I was still acting at this point but on the side, I was selling these chests of drawers on eBay. Things were very different back then (we’re talking over 12 years ago) and the market was buoyant. I got a real buzz out of it and slowly auditions became a drag and acting work inconvenient. All I wanted to do at that time was sit at my computer selling these chests of drawers. As the fledging business grew space became an issue. We lived in a one bedroom flat so Mark’s Mum’s house slowly filled up with chests of drawers. One morning (as an articulated lorry began to unload its contents into her lounge) she hit the roof and we moved to a self-storage facility. Three years later the website was built, Mark left his job in IT sales and Out There Interiors became our main source of income.

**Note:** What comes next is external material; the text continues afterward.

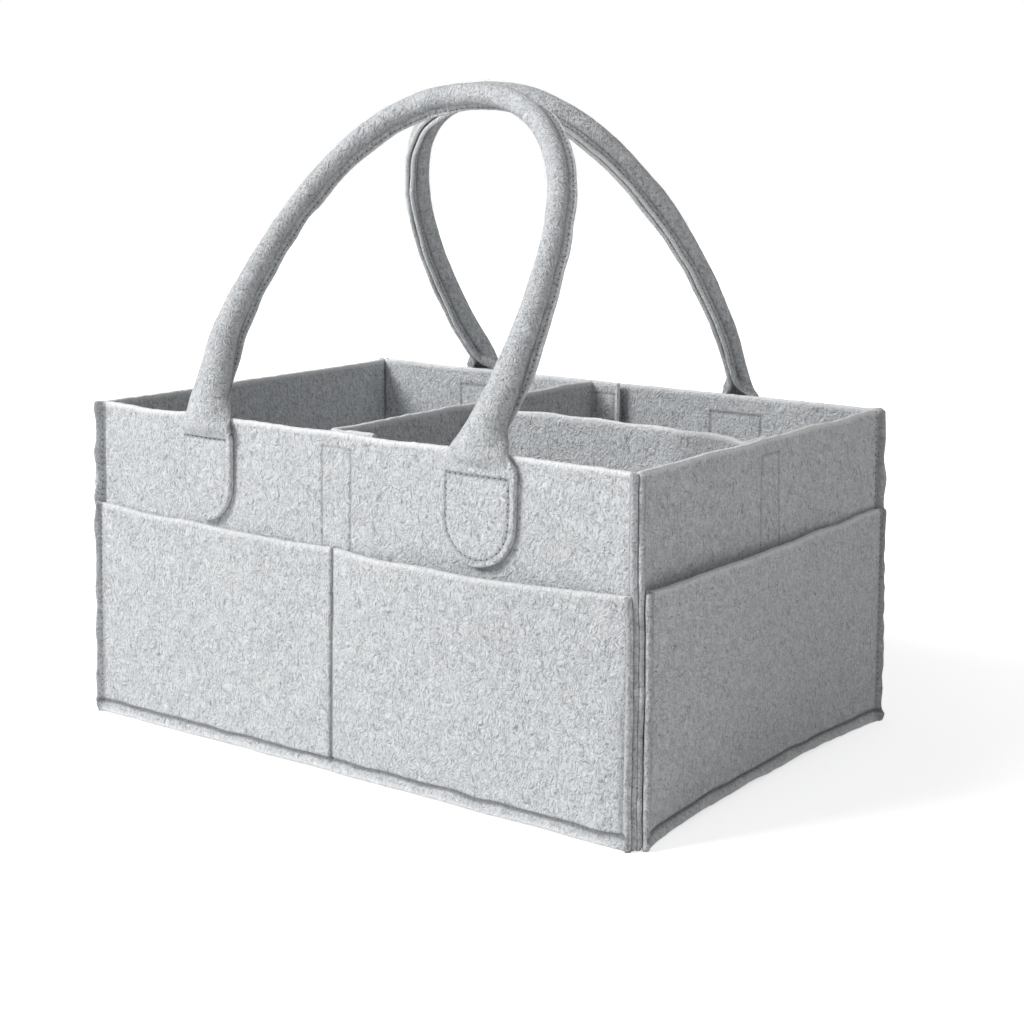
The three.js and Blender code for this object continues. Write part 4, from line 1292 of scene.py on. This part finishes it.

3. How did you fund your business?
Organically. Mark put up £1000 to buy the first 5 chests of drawers. After that we reinvested the profits and expanded from one chest of drawers to the 5000 plus product lines we have today.
4. What was the most difficult part of starting up your business? Access to money, advice, finding people to buy, marketing etc?
Selling was easy, but delivering wasn’t. We spent a while doing the deliveries ourselves but quickly realised that driving from Penzance to Inverness via Holyhead every weekend wasn’t much fun. The company we now outsource our logistics to is the thirteenth transport company we have worked with. We have used them for over 5 years and they’re great, but boy, were they difficult to find. Delivery caused us a lot of pain in the early days.
5. What help was missing for you?
Initially? Everything! I don’t think I had ever sold anything on eBay before the business accidentally started. Mark and I have learned everything from scratch including web development, staff management, photoshoots and the importing of containers from across the world. Neither of us imagined we would end up running a furniture company. It’s funny how things work out.
6. What went wrong in your first year? Few months if you haven’t been trading that long?
I can’t remember that far back but a big issue we had early on was when we lost our SEO positions after an algorithm update. In the early years, we had engaged (totally accidentally of course) in some spurious link building, and when Google’s Panda and Penguin updates rolled out in 2011-2012 we lost 90% of our traffic overnight. That was a tough time.
7. What have you learnt?
Don’t do dodgy link building! But seriously, marketing is everything. There really is no point in having a fancy website if nobody can find it. We spend a lot of time, effort and money on legitimate forms of marketing these days.
8. What is the most important piece of advice that you could give others thinking about starting a business?
Sorry to sound like a broken record but marketing really is everything. You must know who your customer is, how they are going to find you, whether there is enough of them out there to sustain your business model and why they would buy from you and not your competition.
9. And what do you enjoy the most?
I enjoy the product the most. I always have. I love big aesthetically pleasing pieces of furniture, striking design and characterful interiors. And I get to see a lot of them.
10. On a scale of 1-10 how hard do you find it to run your own business?
5/10. There’s no denying that business is tough. There is always a stack of problems sitting on your desk that need to be dealt with and you can never ever stand still. There is always a tough conversation to be had, an unexpected invoice to be paid, a shiny new competitor, a delayed container, an expensive accident, a staff fall out etc., etc. But I wouldn’t change it. Running a business shapes you. It makes you tough and resilient and I love being in charge of my own destiny.
Nicola says "like many small businesses in the creative space, owners Jenny and Mark have had to learn everything from scratch, be it delivery of their furniture; which caused a few headaches, to marketing and SEO; also, another set of headaches, but they have managed to grow a substantial business all off £1000 of investment. Organically growing the business has been less risky for them in the early days, often allowing those mistakes to be made, without too much financial cost and also before having to commit to premises and giving up jobs and hiring staff, all which somehow make it more real and more of a commitment."